Applausi, ma anche dubbi sull’interpretazione del cantante che ancora una volta fa a modo suo un ruolo da baritono Angel Blue è la prima Violetta di colore al Piermarini
L’applauso, carico di affetto, che è partito sull’ultima nota del Di Provenza il mar, il suol (e moltiplicatosi poi alle uscite finali) è un applauso a ciò che Placido Domingo è stato, il grande tenore che ha segnato la storia della lirica del secondo Novecento: la sua data di nascita (ufficiale) è il 1941. Non (non può oggettivamente esserlo) un applauso a ciò che Placido Domingo è oggi, un tenore (perché questo è il registro dove la sua voce si colloca naturalmente e magnificamente) che canta (quasi compulsivamente, volando da una parte all’altra del mondo) ruoli da baritono. Perché vuole stabilire un record? Perché non riesce proprio a stare lontano dal palcoscenico? Domanda che resta senza risposta.
Resta, però, un: Perché? Quello che ti frulla in testa sentendolo (ancora una volta) interpretare un ruolo da baritono. Perché sporcare un mito, il ricordo di un grandissimo tenore e delle sue interpretazioni? Cosa che vale per tutti i grandi vecchi della scena lirica ancora in palcoscenico, non solo per Domingo. Che questa volta canta Giorgio Germont, il padre padrone della Traviata di Giuseppe Verdi, ruolo che il cantante spagnolo ha già ricoperto dal Metropolitan al Covent Garden, ma che in questi giorni affronta per la prima volta al Teatro alla Scala di Milano.
Applauditissimo in una prova che se in locandina non ci fosse scritto il nome di Domingo il pubblico avrebbe forse accolto freddamente (e che magari qualche melomane avrebbe contestato). Prova carismatica, indubbiamente, perché Domingo sa come stare in scena, come calamitare su di sé l’attenzione: gli basta un gesto, un inchino, uno sguardo, l’incedere incerto con il quale entra in scena. Classe d’altri tempi che sta benissimo nella Traviata datata 1990 di Liliana Cavani, sontuosa e opulenta, tradizionale al punto da essere facilmente “abitata” quasi senza prove dalla Violetta o dal Germont di turno.

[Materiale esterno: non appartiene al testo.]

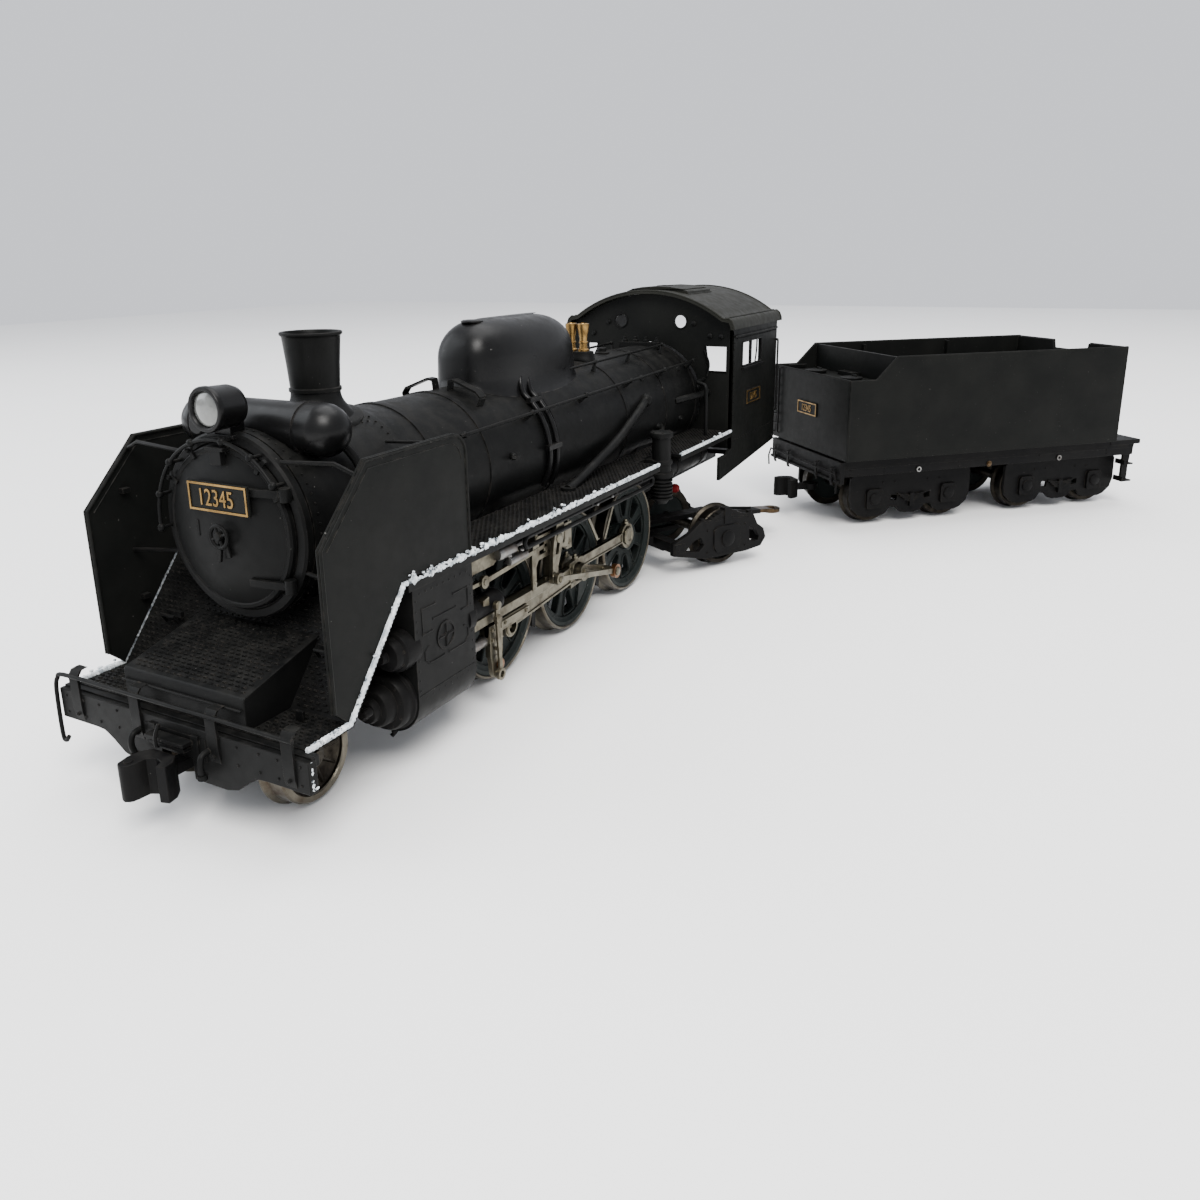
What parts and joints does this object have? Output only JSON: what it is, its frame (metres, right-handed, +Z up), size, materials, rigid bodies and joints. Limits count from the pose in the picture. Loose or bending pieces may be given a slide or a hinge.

E se il personaggio di Germont scenicamente c’è tutto, vocalmente, però, l’effetto è quello della Traviata dei due tenori (non tre come nel famoso concerto per i mondiali di Italia 90 a Caracalla), Francesco Meli, che veste ancora una volta con la sua classe i panni di Alfredo, e, appunto Domingo. La cui voce ha la bellezza di sempre, lo squillo che è il suo marchio di fabbrica (questa volta è meno a corto di fiato del solito e solo una volta dimentica le parole del libretto). Comunque viene in mente uno slogan pubblicitario di qualche anno fa: Ti piace vincere facile? diceva. Ed è l’impressione che ti porti a casa sentendo un tenore che canta un ruolo da baritono. Applauditissimo e osannato. Come il soprano.
Il forfait di Sonya Yoncheva – che proprio martedì, giorno della prima di questa ripresa dell’opera, ha annunciato via social di aspettare un bimbo – ha portato sul palco Angel Blue, prima Violetta di colore al Piermarini. Applauditissima, appunto, la cantante americana sin dal primo atto: guardinga e sulla difensiva negli acuti e nelle agilità della prima parte (il mi bemolle alla fine del Sempre libera lanciato con facilità ha sciolto la tensione), ha offerto un’interpretazione in crescendo, culminata in un intenso terzo atto. A dirigere il traffico (con prove ridottissime, quasi da teatro di repertorio) la bacchetta di Marco Armiliato che in questa ripresa ha sostituito sul podio Myumg-Whung Chung, bravo, ma al di sotto delle (altissime) aspettative nelle recite di gennaio e febbraio con la Violetta di Marina Rebeka. Ieri come oggi partitura tagliatissima (ed è un vero peccato perché ne risente la drammaturgia): senza il da capo dell’A forse è lui, senza la cabaletta del baritono (ieri era Leo Nucci, oggi Domingo) No, non udrai rimproveri, sforbiciate abbondanti qua e la.